Me? I pour therefore I drink (unless it's sweet or German).
And the big attraction when I drink is price. Show me a bottle of wine - red, white, "but please, not rose, darling!" - marked down from £5.99 to £3.99 and I'm definitely interested.
Show me a bottle of wine marked £2.99 or two for £5, however, and no quibbling, they're in the basket and I'm down at the checkout.
As I was last week while shopping for groceries with a friend, a friend who likes his wine - and plenty of it.
"What are you going to do with those?" he asked as I popped my two bottles of Argentinean red for a fiver in front of the checkout girl.

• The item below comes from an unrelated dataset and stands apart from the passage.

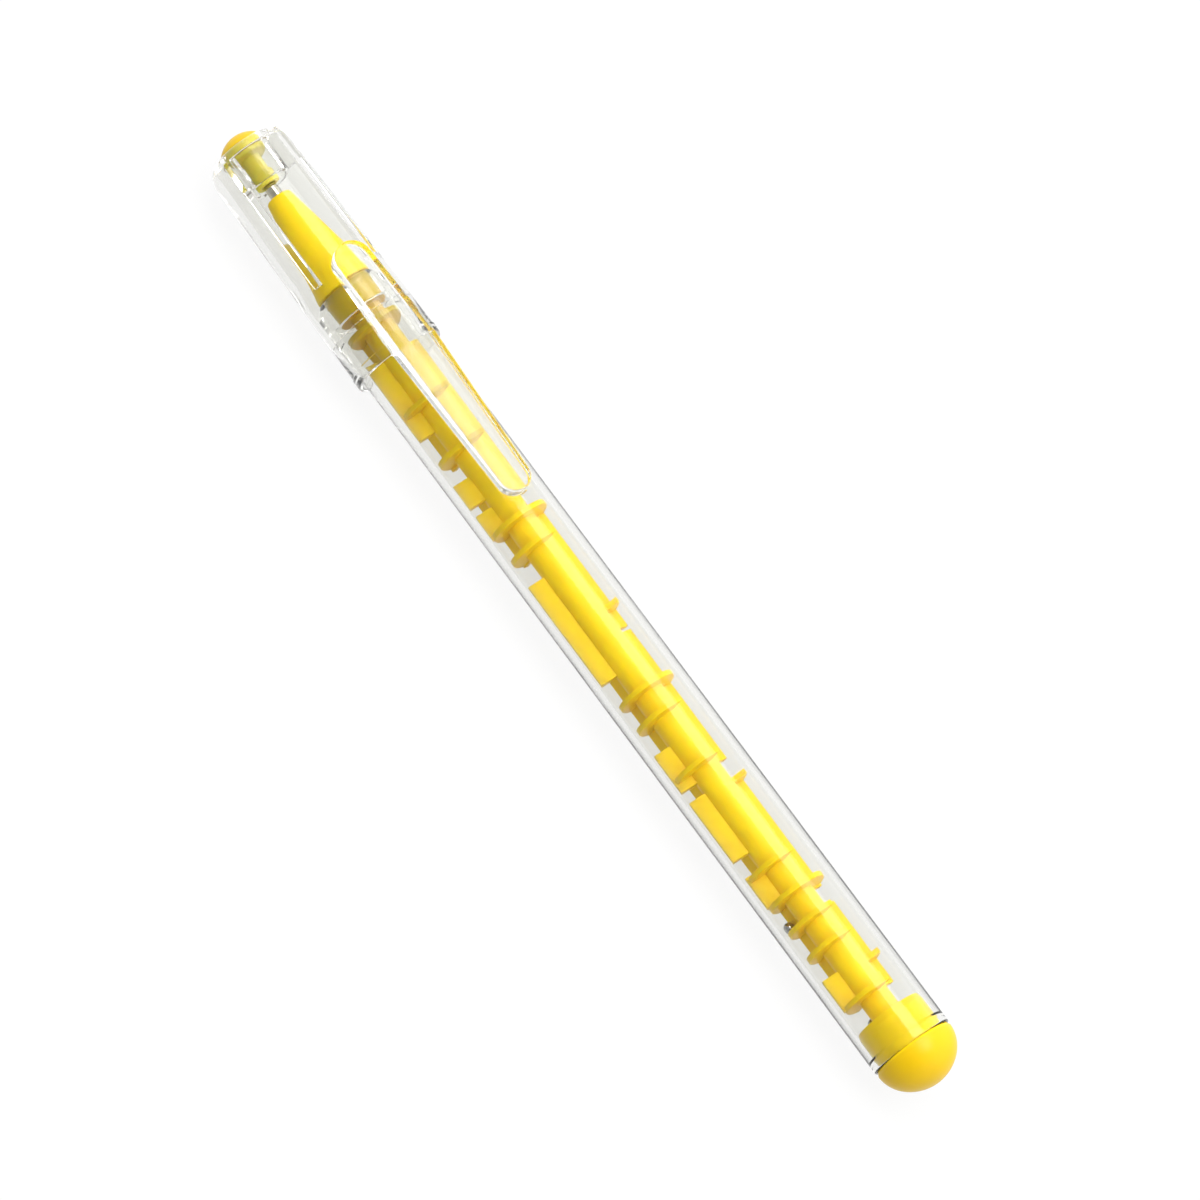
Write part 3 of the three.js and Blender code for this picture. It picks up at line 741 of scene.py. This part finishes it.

"I thought I'd drink them," I said.
"Drink them?" he said, pulling a sour face. "Surely you use stuff like that when you're cooking? It's great in coq au vin but drinking it ... oh, no."
"Snob," I said. "You've drunk plenty of bargain wine when you've been round at my place for a meal. Didn't seem to bother you then -- but then, of course, you didn't know how little I'd paid for it."
A couple of days later I was discussing this episode with another friend who'd dropped by for coffee.
She, too, had suffered a close encounter with a wine snob recently.
She'd gone to a party, armed with the obligatory bottle of plonk - a Bulgarian something or other - and was standing in the kitchen doorway when she heard someone say sneeringly: "Oh, darling! Who on earth brought THIS?"
(Have you noticed how wine snobs always address each other as 'darling'?)
My friend looked and saw a po-faced woman holding aloft her bottle of Bulgarian whatsit.
"What did you do?" I asked.
"I didn't let on I'd brought it," she said. "I went into the living room and enjoyed my own glass of wine."
"Was it the Bulgarian stuff?" I asked.
"Oh no," she said. "It was a nice Australian chardonnay. I never drink anything else ..."
At that moment The Mother, who had been hovering in the background with a plate of biscuits and a big smile, stepped forward.
"When I was younger, what I really used to enjoy was a nice, fizzy glass of Babycham," she said.
Oh, dear!
"Darlings," I said quickly. "How about a glass or two of this lovely Argentinean red I got the other day?"